Nei primi due atti, sapienza costruttiva ed eleganza si combinano alla perfezione, mentre il canto e talvolta il parlato danno a tratti l’impressione – nella loro essenzialità – che l’insieme costituisca a suo modo anche un tardo e sofisticato esempio del classico genere del melologo. In realtà, questa partitura va ben oltre: la duttilità con cui tutte le componenti musicali si combinano realizza infatti una drammaturgia nitida e accattivante.
Il terzo atto – nel quale è protagonista risolutore della vicenda il Principe Aprile – presenta una minore fluidità stilistica. Da un lato, il ruolo tenorile del principe induce Respighi a concedersi ampie digressioni di ambito melodrammatico e veristico, nelle quali il possibile intento parodistico rimane francamente un po’ sotto traccia; dall’altro, il finale lo vede liberare la sua arguzia – chiaramente motivata e sostenuta dal brillante libretto di Gian Bistolfi – con un eclettismo che lo porta a giustapporre, straordinario effetto teatrale, un antico Minuetto e un attualissimo (negli anni Trenta) Fox-trot. Perché il sonno della principessa e della corte paterna non è durato solo un secolo, come nella favola di Perrault, ma si conclude nel momento in cui la rappresentazione va in scena.

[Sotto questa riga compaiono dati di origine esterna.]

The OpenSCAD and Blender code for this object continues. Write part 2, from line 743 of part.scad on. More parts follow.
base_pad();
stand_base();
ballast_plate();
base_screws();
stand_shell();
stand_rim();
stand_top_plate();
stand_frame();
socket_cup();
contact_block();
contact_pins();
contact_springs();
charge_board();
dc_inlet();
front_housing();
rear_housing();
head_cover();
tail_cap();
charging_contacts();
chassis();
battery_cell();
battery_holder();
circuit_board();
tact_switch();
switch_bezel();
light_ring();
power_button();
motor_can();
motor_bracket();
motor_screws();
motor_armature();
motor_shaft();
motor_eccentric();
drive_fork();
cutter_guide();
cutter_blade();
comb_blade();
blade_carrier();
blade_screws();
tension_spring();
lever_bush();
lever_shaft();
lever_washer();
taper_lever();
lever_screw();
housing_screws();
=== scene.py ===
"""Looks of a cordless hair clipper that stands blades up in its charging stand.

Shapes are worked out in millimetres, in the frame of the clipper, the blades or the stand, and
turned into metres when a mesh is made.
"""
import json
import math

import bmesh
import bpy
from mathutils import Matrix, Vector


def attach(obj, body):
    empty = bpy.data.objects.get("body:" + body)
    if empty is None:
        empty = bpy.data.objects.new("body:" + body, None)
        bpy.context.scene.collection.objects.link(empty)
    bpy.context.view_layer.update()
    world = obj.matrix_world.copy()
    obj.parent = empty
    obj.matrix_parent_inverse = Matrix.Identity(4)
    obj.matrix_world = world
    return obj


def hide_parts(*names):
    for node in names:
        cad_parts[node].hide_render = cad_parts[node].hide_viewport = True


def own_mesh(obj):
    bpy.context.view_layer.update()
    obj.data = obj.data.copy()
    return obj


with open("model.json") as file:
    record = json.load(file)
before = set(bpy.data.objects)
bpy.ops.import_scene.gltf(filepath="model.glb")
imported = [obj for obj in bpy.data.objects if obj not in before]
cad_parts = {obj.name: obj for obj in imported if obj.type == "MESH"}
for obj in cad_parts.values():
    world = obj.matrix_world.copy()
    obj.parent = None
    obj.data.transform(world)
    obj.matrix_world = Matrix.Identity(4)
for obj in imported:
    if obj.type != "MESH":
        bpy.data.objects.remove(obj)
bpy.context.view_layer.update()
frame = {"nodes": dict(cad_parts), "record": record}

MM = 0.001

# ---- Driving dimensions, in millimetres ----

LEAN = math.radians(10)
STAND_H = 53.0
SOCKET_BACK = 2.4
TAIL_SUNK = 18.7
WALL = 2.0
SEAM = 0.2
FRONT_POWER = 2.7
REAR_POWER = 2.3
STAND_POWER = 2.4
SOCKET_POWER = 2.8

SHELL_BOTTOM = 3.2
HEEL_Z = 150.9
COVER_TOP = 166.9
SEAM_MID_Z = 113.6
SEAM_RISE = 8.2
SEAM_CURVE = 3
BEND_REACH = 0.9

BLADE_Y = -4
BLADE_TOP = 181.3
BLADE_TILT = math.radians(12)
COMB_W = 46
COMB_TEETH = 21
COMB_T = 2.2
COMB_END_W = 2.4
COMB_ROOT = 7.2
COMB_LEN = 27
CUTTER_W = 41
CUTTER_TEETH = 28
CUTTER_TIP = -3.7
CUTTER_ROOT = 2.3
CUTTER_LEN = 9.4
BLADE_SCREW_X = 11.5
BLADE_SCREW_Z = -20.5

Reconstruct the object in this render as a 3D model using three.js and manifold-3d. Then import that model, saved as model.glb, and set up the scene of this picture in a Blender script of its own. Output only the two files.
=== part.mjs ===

Lo spettacolo di Leo Muscato aderisce con leggerezza alla qualità della musica, inscenando un contesto favolistico astratto nelle scene di Giada Abiendi, colorato, sorridente ed evocativo nei magnifici costumi firmati da Vera Pierantoni Giua, suggestivo nelle luci di Alessandro Verazzi. L’insieme – completato da misurati interventi video – restituisce il sapore di una rappresentazione marionettistica ma ne amplia la ricchezza narrativa e drammatica, senza mai indulgere alla fantasia da cartoon ma costruendo una convincente quanto originale forma di “teatro animato”.

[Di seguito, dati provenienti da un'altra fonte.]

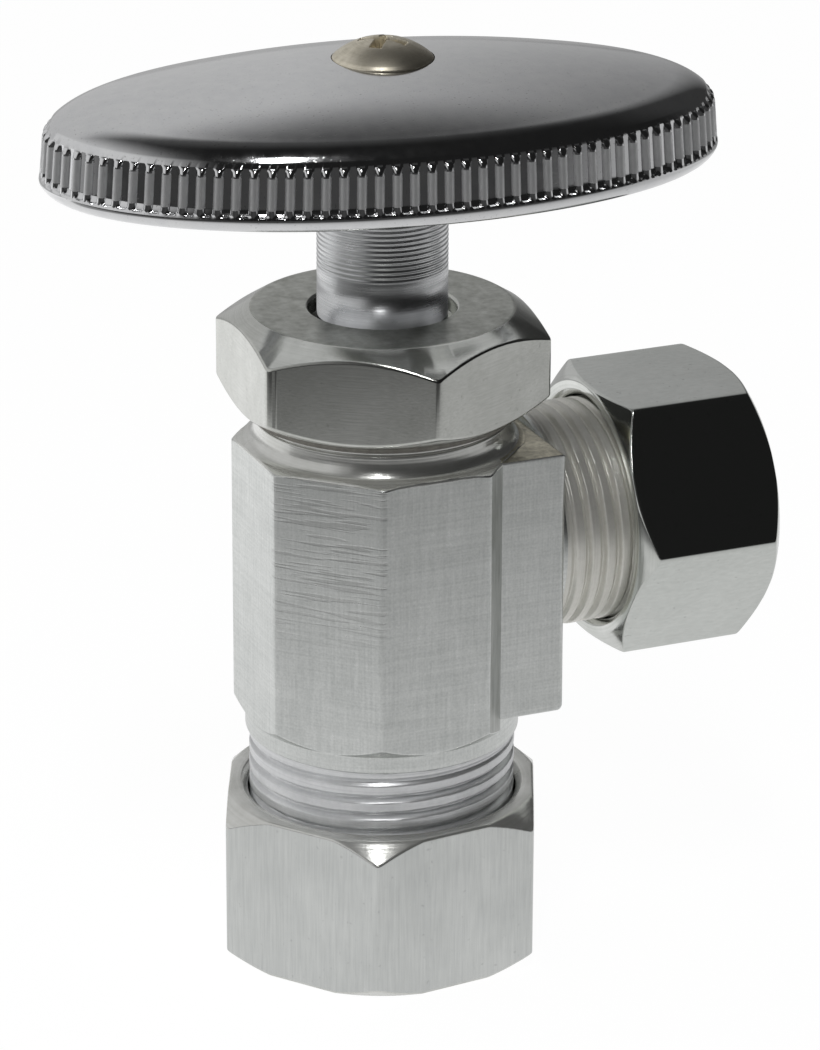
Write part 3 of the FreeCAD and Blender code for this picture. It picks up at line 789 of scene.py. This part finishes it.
def handle_piece():
    """Oval die-cast handle: soft lip, ribbed skirt, tight shoulder, low dome, hollow underside and boss."""
    rows = handle_rows()
    turn = math.radians(HANDLE_ANGLE)
    x, y = rows[..., 0].copy(), rows[..., 1].copy()
    rows[..., 0] = x * math.cos(turn) - y * math.sin(turn)
    rows[..., 1] = x * math.sin(turn) + y * math.cos(turn)
    piece = finish_piece(
        grid("handle_look", rows), "spindle", ["handle"], MATERIALS["mirror_chrome"],
        sharp=50,
    )
    paint(piece, rib_finish)


def screw_piece():
    """Domed screw with a cross recess whose arms narrow towards the bottom."""
    theta = np.linspace(0, 2 * np.pi, 240, endpoint=False)
    rim_z, seat_z, tip_z = 71.36, 71.06, 59.8
    arm_half, arm_end, recess = 0.47, 1.9, 1.25
    rise = SCREW_TOP - rim_z
    ball = (SCREW_R ** 2 + rise ** 2) / (2 * rise)
    turn = math.radians(HANDLE_ANGLE + 55)
    rows = []
    for r in np.r_[np.linspace(0.04, 2.3, 58), np.linspace(2.35, SCREW_R - 0.12, 10)]:
        x, y = np.abs(r * np.cos(theta - turn)), np.abs(r * np.sin(theta - turn))
        along, across = np.maximum(x, y), np.minimum(x, y)
        arm = np.minimum((arm_half - across) / 0.16, (arm_end - along) / 0.5)
        z = SCREW_TOP - (ball - np.sqrt(ball ** 2 - r ** 2)) - recess * smooth(arm)
        rows.append((np.full_like(theta, r), z))
    rows += softened([
        (SCREW_R - 0.1, rim_z + 0.06, 0), (SCREW_R, rim_z - 0.02, 0.08), (SCREW_R, seat_z, 0.08),
        (SCREW_SHANK_R, seat_z, 0.05), (SCREW_SHANK_R, tip_z + 0.5, 0.1), (SCREW_SHANK_R - 0.5, tip_z, 0.1),
        (0.4, tip_z, 0),
    ])
    finish_piece(
        grid("handle_screw_look", lathe_rows(rows, theta), cap_start=True, cap_end=True), "spindle",
        ["handle_screw"], MATERIALS["antique_brass"],
    )


def same(rows):
    return rows


body_piece()
bonnet_piece()
stem_piece()
handle_piece()
screw_piece()
nut("inlet_nut", INLET, same, "inlet_nut", MATERIALS["nut_chrome"], MATERIALS["turned_chrome"], 2)
nut("outlet_nut", OUTLET, to_outlet, "outlet_nut", MATERIALS["outlet_chrome"], MATERIALS["outlet_turned"], 0)
# inner pieces keep their own mesh and only get a material
for node, slot in (
    ("bonnet_gasket", "gasket_fibre"), ("backseat_ring", "ptfe"), ("disc_holder", "bare_brass"),
    ("seat_washer", "black_rubber"), ("disc_screw", "bare_brass"), ("inlet_sleeve", "bare_brass"),
    ("outlet_sleeve", "bare_brass"), ("stem_o_ring_lower", "black_rubber"),
    ("stem_o_ring_upper", "black_rubber"),
):
    kept = bpy.data.objects[node]
    kept.data.materials.clear()
    kept.data.materials.append(MATERIALS[slot])


# --- camera

CAMERA_AT = Vector((-0.13765, -0.32643, 0.17138))
HEADING = Vector((0.39413, 0.91905, 0.0))  # the way the camera faces, on the floor
RIGHT = (HEADING.y, -HEADING.x, 0.0)
LENS = 169.80
PITCH_DOWN = math.radians(21.168)
ROLL = math.radians(0.2315)


def add_camera():
    """Camera placed so that the model's edges fall where the photo shows them."""
    forward = HEADING * math.cos(PITCH_DOWN) - Vector((0, 0, math.sin(PITCH_DOWN)))
    right = forward.cross(Vector((0, 0, 1))).normalized()
    up = right.cross(forward)
    right, up = right * math.cos(ROLL) + up * math.sin(ROLL), up * math.cos(ROLL) - right * math.sin(ROLL)
    data = bpy.data.cameras.new("camera")
    data.sensor_fit = "VERTICAL"
    data.sensor_height = 36.0
    data.lens = LENS
    camera = bpy.data.objects.new("camera", data)
    camera.matrix_world = Matrix(((*right, 0), (*up, 0), (*-forward, 0), (0, 0, 0, 1))).transposed()
    camera.location = CAMERA_AT
    bpy.context.scene.collection.objects.link(camera)
    bpy.context.scene.camera = camera


# --- studio: pale floor, grey surround, a soft key light and a low one for the stem's foot

FLOOR_TONE = 0.965

def direction_value(tree, coords, axis):
    dot = tree.nodes.new("ShaderNodeVectorMath")
    dot.operation = "DOT_PRODUCT"
    tree.links.new(coords, dot.inputs[0])
    dot.inputs[1].default_value = axis
    return dot.outputs["Value"]


def ranged(tree, value, start, end, low, high, smooth_step=True):
    node = tree.nodes.new("ShaderNodeMapRange")
    node.interpolation_type = "SMOOTHSTEP" if smooth_step else "LINEAR"
    tree.links.new(value, node.inputs["Value"])
    for key, number in (("From Min", start), ("From Max", end), ("To Min", low), ("To Max", high)):
        node.inputs[key].default_value = number
    return node.outputs[0]


def combine(tree, operation, a, b):
    node = tree.nodes.new("ShaderNodeMath")
    node.operation = operation
    for i, value in enumerate((a, b)):
        if isinstance(value, bpy.types.NodeSocket):
            tree.links.new(value, node.inputs[i])
        else:
            node.inputs[i].default_value = value
    return node.outputs[0]


def product(tree, a, b):
    return combine(tree, "MULTIPLY", a, b)


def floor_in_metal(tree):
    """Brightness of the floor as the metal sees it, by distance from the middle (metres)."""
    coords = tree.nodes.new("ShaderNodeTexCoord").outputs["Object"]
    away = direction_value(tree, coords, tuple(HEADING))
    aside = direction_value(tree, coords, RIGHT)
    near = ranged(tree, away, -0.18, -0.065, 0.02, 0.60, smooth_step=False)
    beyond = ranged(tree, away, -0.065, 0.12, 0.0, 0.34, smooth_step=False)
    far_side = ranged(tree, aside, -0.01, 0.13, 1.0, 0.62, smooth_step=False)
    horizon = ranged(tree, away, 0.14, 0.21, 1.0, 0.42, smooth_step=False)
    level = product(tree, combine(tree, "ADD", near, beyond), product(tree, far_side, horizon))
    reach = tree.nodes.new("ShaderNodeVectorMath")
    reach.operation = "LENGTH"
    tree.links.new(coords, reach.inputs[0])
    outside = ranged(tree, reach.outputs["Value"], 0.09, 0.125, 0.0, 0.62)
    to_left = ranged(tree, aside, -0.08, -0.03, 1.0, 0.0)
    in_front = ranged(tree, away, -0.02, 0.0, 1.0, 0.0)
    shade = product(tree, outside, product(tree, to_left, in_front))
    return product(tree, level, combine(tree, "SUBTRACT", 1.0, shade))


def add_floor():
    """Even pale floor to the camera; reflections see it shaded."""
    mesh = bpy.data.meshes.new("floor")
    size = 2.5
    corners = [(-size, -size, 0), (size, -size, 0), (size, size, 0), (-size, size, 0)]
    mesh.from_pydata(corners, [], [(0, 1, 2, 3)])
    floor = bpy.data.objects.new("floor", mesh)
    floor.location.z = -0.00005
    bpy.context.scene.collection.objects.link(floor)
    material = bpy.data.materials.new("floor")
    material.use_nodes = True
    tree = material.node_tree
    tree.nodes.clear()
    to_camera = tree.nodes.new("ShaderNodeLightPath").outputs["Is Camera Ray"]
    direct = product(tree, to_camera, FLOOR_TONE)
    other = product(tree, combine(tree, "SUBTRACT", 1.0, to_camera), floor_in_metal(tree))
    emission = tree.nodes.new("ShaderNodeEmission")
    emission.inputs["Color"].default_value = (1, 1, 1, 1)
    tree.links.new(combine(tree, "ADD", direct, other), emission.inputs["Strength"])
    diffuse = tree.nodes.new("ShaderNodeBsdfDiffuse")
    diffuse.inputs["Color"].default_value = (0.09, 0.09, 0.09, 1)
    both = tree.nodes.new("ShaderNodeAddShader")
    tree.links.new(emission.outputs[0], both.inputs[0])
    tree.links.new(diffuse.outputs[0], both.inputs[1])
    output = tree.nodes.new("ShaderNodeOutputMaterial")
    tree.links.new(both.outputs[0], output.inputs["Surface"])
    mesh.materials.append(material)


def add_surround():
    """Grey behind the object, fading to the right and overhead, light far left and dark elsewhere."""
    world = bpy.data.worlds.new("surround")
    bpy.context.scene.world = world
    world.use_nodes = True
    tree = world.node_tree
    coords = tree.nodes.new("ShaderNodeTexCoord").outputs["Generated"]
    away = direction_value(tree, coords, tuple(HEADING))
    aside = direction_value(tree, coords, RIGHT)
    height = direction_value(tree, coords, (0.0, 0.0, 1.0))
    behind = ranged(tree, away, 0.09, 0.60, 0.0, 0.50)
    below_top = ranged(tree, height, 0.62, 0.85, 1.0, 0.12)
    to_right = ranged(tree, aside, -0.06, 0.40, 1.0, 0.05, smooth_step=False)
    back = product(tree, product(tree, behind, below_top), to_right)
    left = ranged(tree, aside, -0.75, -0.25, 0.62, 0.0)
    level = combine(tree, "ADD", combine(tree, "MAXIMUM", back, left), 0.012)
    background = tree.nodes["Background"]
    background.inputs["Color"].default_value = (1.0, 1.0, 1.0, 1)
    tree.links.new(level, background.inputs["Strength"])


def add_light(name, heading, elevation, distance, width, height, radiance, target=(0, 0, 0.045)):
    """Area light facing the target from a heading (degrees clockwise from the camera's) and elevation."""
    h, e = math.radians(heading), math.radians(elevation)
    flat = HEADING * math.cos(h) + Vector(RIGHT) * math.sin(h)
    toward = flat * math.cos(e) + Vector((0, 0, math.sin(e)))
    data = bpy.data.lights.new(name, "AREA")
    data.shape = "RECTANGLE"
    data.size = width
    data.size_y = height
    data.energy = radiance * math.pi * width * height
    light = bpy.data.objects.new(name, data)
    light.location = Vector(target) + toward * distance
    light.rotation_euler = toward.to_track_quat("Z", "Y").to_euler()
    bpy.context.scene.collection.objects.link(light)


add_camera()
add_floor()
add_surround()
add_light("key", 183, 61, 0.8, 0.085, 0.27, 16.0)
add_light("low", 184, 38, 0.8, 0.05, 0.06, 26.0)
bpy.context.scene.view_settings.view_transform = "Standard"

Nella vasta compagnia di canto, spiccano la Fata Azzurra di Shoushik Barsoumian, agile nella coloratura e facile al sovracuto, la principessa di Angela Nisi, elegante e di efficace musicalità, il re ben timbrato di Vincenzo Taormina. Il principe Aprile è Antonio Gandìa, che spinge forse troppo sul versante veristico della parte (nella seconda compagnia, apprezzabile in questo ruolo per misura e colore Davide Giusti). Positiva anche la prova del mezzosoprano Lara Rotili, impegnata a fare il cuculo come pure la cattiva Fata Verde e la Duchessa, come pura quella del brillante usignolo di Claudia Urru. Caricaturale, a suo modo delicato il buffone disegnato da Enrico Zara, che poi nel terz’atto canta la parte da sbruffone di Mister Dollar, che crede di poter comperare tutto con i bigliettoni verdi. A posto Nicola Ebau, che canta la romanza del boscaiolo; non sempre omogeneo e con qualche disuguaglianza e forzatura nelle voci acute femminili il coro istruito da Gaetano Mastroiaco.